[start Data extract]

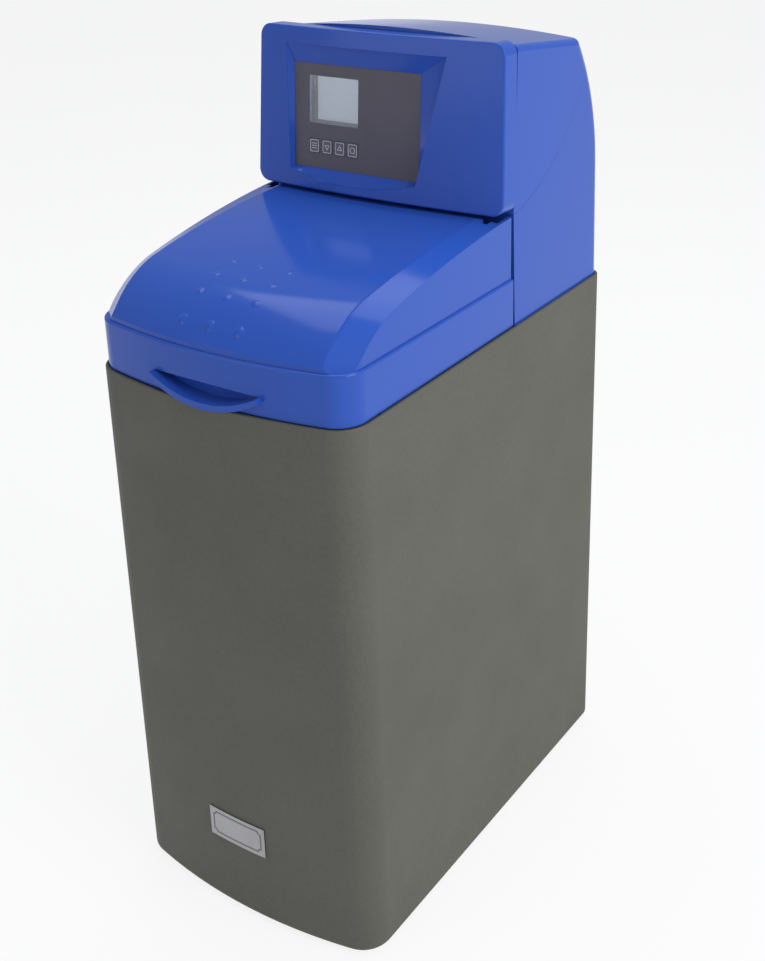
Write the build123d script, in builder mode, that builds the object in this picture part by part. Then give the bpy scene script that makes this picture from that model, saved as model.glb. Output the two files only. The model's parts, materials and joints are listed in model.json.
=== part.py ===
"""Compact cabinet water softener: salt tub, resin tank, control valve and lift-off covers.

The part stands on its feet. X runs to the right as seen from the front, Y runs from the
front to the rear and Z runs up. The origin lies on the floor, in the middle of the plan.
"""

import os
from math import asin, atan2, cos, degrees, pi, radians, sin, sqrt, tan

from build123d import *

os.makedirs("parts", exist_ok=True)

# Cabinet
CABINET_W = 255.0
CABINET_D = 420.0
RIM_Z = 496.0
CABINET_WALL = 3.5
CABINET_FLARE = 2.5
BOW_SAG = 17.0
FRONT_CORNER_R = 28.0
REAR_CORNER_R = 14.0
BASE_ROUND_R = 5.0
RIM_ROUND_R = 1.2
LIP_T = 2.2
REBATE_DEPTH = 2.8
FLANGE_W = 9.0
FLANGE_T = 4.0
LOCATOR_H = 9.0
LOCATOR_T = 3.0
FOOT_H = 4.0
FOOT_R = 12.0
FOOT_INSET = 34.0
REAR_REACH = 18.0

# Clearances shared by all pieces, and the overrun of every cut
OVERRUN = 5.0
FIT = 0.3
RUNNING_FIT = 0.08
SEAM = 0.8

# Name plate
PLATE_W = 60.0
PLATE_H = 30.0
PLATE_T = 1.0
PLATE_Z = 90.0

# Salt lid
LID_INSET = 3.1
LID_WALL = 3.0
LID_D = 256.0
LID_LIFT = 0.4
LEDGE_Z = 538.0
LEDGE_W = 2.4
LEDGE_ROUND_R = 2.0
DOME_KNEE_D = 60.0
DOME_KNEE_H = 40.0
DOME_H = 54.0
DOME_KNEE_ANGLE = 10.5
CREASE_INSET = 24.5
CREASE_D = 13.0
CREASE_KNEE_D = 75.0
CREASE_KNEE_H = 39.0
CREASE_H = 55.0
CREASE_KNEE_ANGLE = 10.0
BROW_D = 37.0
BROW_KNEE_D = 92.0
BROW_KNEE_H = 31.0
BROW_H = 53.0
BROW_KNEE_ANGLE = 12.0
LID_PANEL_D = 238.0

# Finger scoop in the front of the lid
SCOOP_W = 104.0
SCOOP_H = 13.0
SCOOP_D = 11.0
SCOOP_WALL = 2.4
SCOOP_LIP = 3.0
SCOOP_LIP_T = 3.2

# Grip pips on the lid, four rows that shrink to the rear
PIP_COLUMNS = 3
PIP_PITCH_X = 27.6
PIP_FIRST_D = 16.0
PIP_PITCH_D = 21.2
PIP_RADII = [4.4, 3.8, 3.2, 2.6]
PIP_RISE_SHARE = 0.2

# Lid hinge
HINGE_D = 233.0
HINGE_Z = 586.0
HINGE_PIN_R = 1.5
HINGE_EYE_R = 4.4
HINGE_ARM_R = 2.4
HINGE_ARM_H = 12.0
HINGE_ARM_SLOPE = 40.0
HINGE_LUG_INSET = 29.5
HINGE_LUG_W = 8.0
HINGE_LUG_L = 18.0
HINGE_ARM_W = 7.0
BUMPER_R = 2.2
BUMPER_DS = [60.0, 180.0]

# Form that the rear shroud and the valve hood share
HEAD_LEAN_SHARE = 0.0194
REAR_BEND_Z = 600.0
REAR_BEND_R = 205.0
REAR_BEND_ANGLE = 50.0
HEAD_ROUND_R = 6.0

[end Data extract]

» **Task directions**
Word for word, write out all of the data above.

» **Solution**
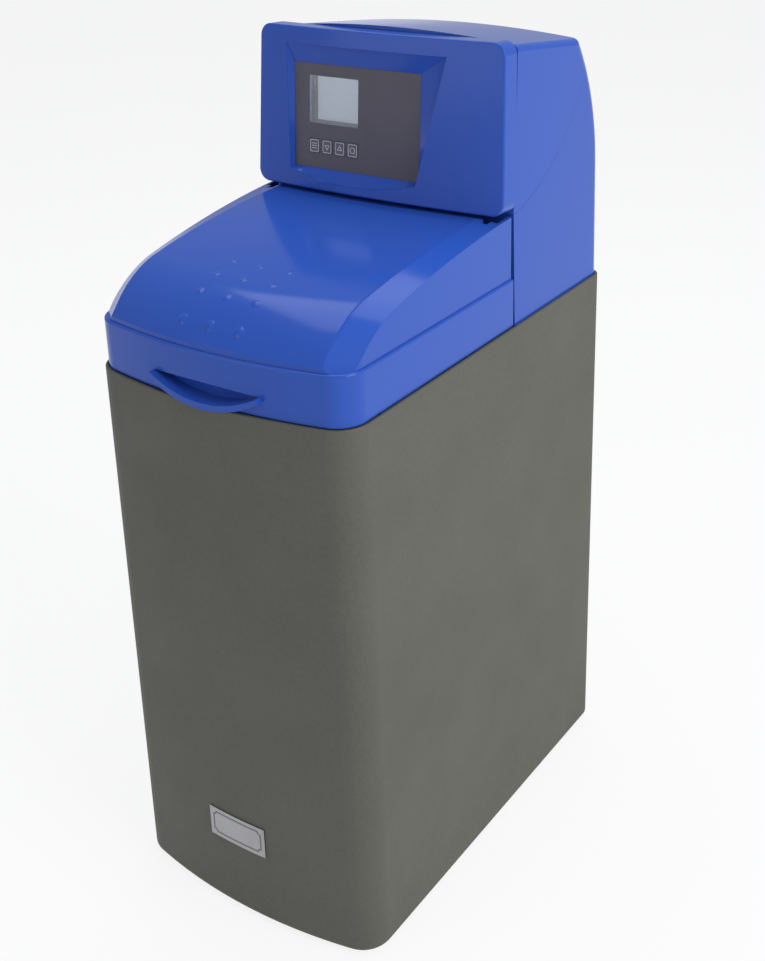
Write the build123d script, in builder mode, that builds the object in this picture part by part. Then give the bpy scene script that makes this picture from that model, saved as model.glb. Output the two files only. The model's parts, materials and joints are listed in model.json.
=== part.py ===
"""Compact cabinet water softener: salt tub, resin tank, control valve and lift-off covers.

The part stands on its feet. X runs to the right as seen from the front, Y runs from the
front to the rear and Z runs up. The origin lies on the floor, in the middle of the plan.
"""

import os
from math import asin, atan2, cos, degrees, pi, radians, sin, sqrt, tan

from build123d import *

os.makedirs("parts", exist_ok=True)

# Cabinet
CABINET_W = 255.0
CABINET_D = 420.0
RIM_Z = 496.0
CABINET_WALL = 3.5
CABINET_FLARE = 2.5
BOW_SAG = 17.0
FRONT_CORNER_R = 28.0
REAR_CORNER_R = 14.0
BASE_ROUND_R = 5.0
RIM_ROUND_R = 1.2
LIP_T = 2.2
REBATE_DEPTH = 2.8
FLANGE_W = 9.0
FLANGE_T = 4.0
LOCATOR_H = 9.0
LOCATOR_T = 3.0
FOOT_H = 4.0
FOOT_R = 12.0
FOOT_INSET = 34.0
REAR_REACH = 18.0

# Clearances shared by all pieces, and the overrun of every cut
OVERRUN = 5.0
FIT = 0.3
RUNNING_FIT = 0.08
SEAM = 0.8

# Name plate
PLATE_W = 60.0
PLATE_H = 30.0
PLATE_T = 1.0
PLATE_Z = 90.0

# Salt lid
LID_INSET = 3.1
LID_WALL = 3.0
LID_D = 256.0
LID_LIFT = 0.4
LEDGE_Z = 538.0
LEDGE_W = 2.4
LEDGE_ROUND_R = 2.0
DOME_KNEE_D = 60.0
DOME_KNEE_H = 40.0
DOME_H = 54.0
DOME_KNEE_ANGLE = 10.5
CREASE_INSET = 24.5
CREASE_D = 13.0
CREASE_KNEE_D = 75.0
CREASE_KNEE_H = 39.0
CREASE_H = 55.0
CREASE_KNEE_ANGLE = 10.0
BROW_D = 37.0
BROW_KNEE_D = 92.0
BROW_KNEE_H = 31.0
BROW_H = 53.0
BROW_KNEE_ANGLE = 12.0
LID_PANEL_D = 238.0

# Finger scoop in the front of the lid
SCOOP_W = 104.0
SCOOP_H = 13.0
SCOOP_D = 11.0
SCOOP_WALL = 2.4
SCOOP_LIP = 3.0
SCOOP_LIP_T = 3.2

# Grip pips on the lid, four rows that shrink to the rear
PIP_COLUMNS = 3
PIP_PITCH_X = 27.6
PIP_FIRST_D = 16.0
PIP_PITCH_D = 21.2
PIP_RADII = [4.4, 3.8, 3.2, 2.6]
PIP_RISE_SHARE = 0.2

# Lid hinge
HINGE_D = 233.0
HINGE_Z = 586.0
HINGE_PIN_R = 1.5
HINGE_EYE_R = 4.4
HINGE_ARM_R = 2.4
HINGE_ARM_H = 12.0
HINGE_ARM_SLOPE = 40.0
HINGE_LUG_INSET = 29.5
HINGE_LUG_W = 8.0
HINGE_LUG_L = 18.0
HINGE_ARM_W = 7.0
BUMPER_R = 2.2
BUMPER_DS = [60.0, 180.0]

# Form that the rear shroud and the valve hood share
HEAD_LEAN_SHARE = 0.0194
REAR_BEND_Z = 600.0
REAR_BEND_R = 205.0
REAR_BEND_ANGLE = 50.0
HEAD_ROUND_R = 6.0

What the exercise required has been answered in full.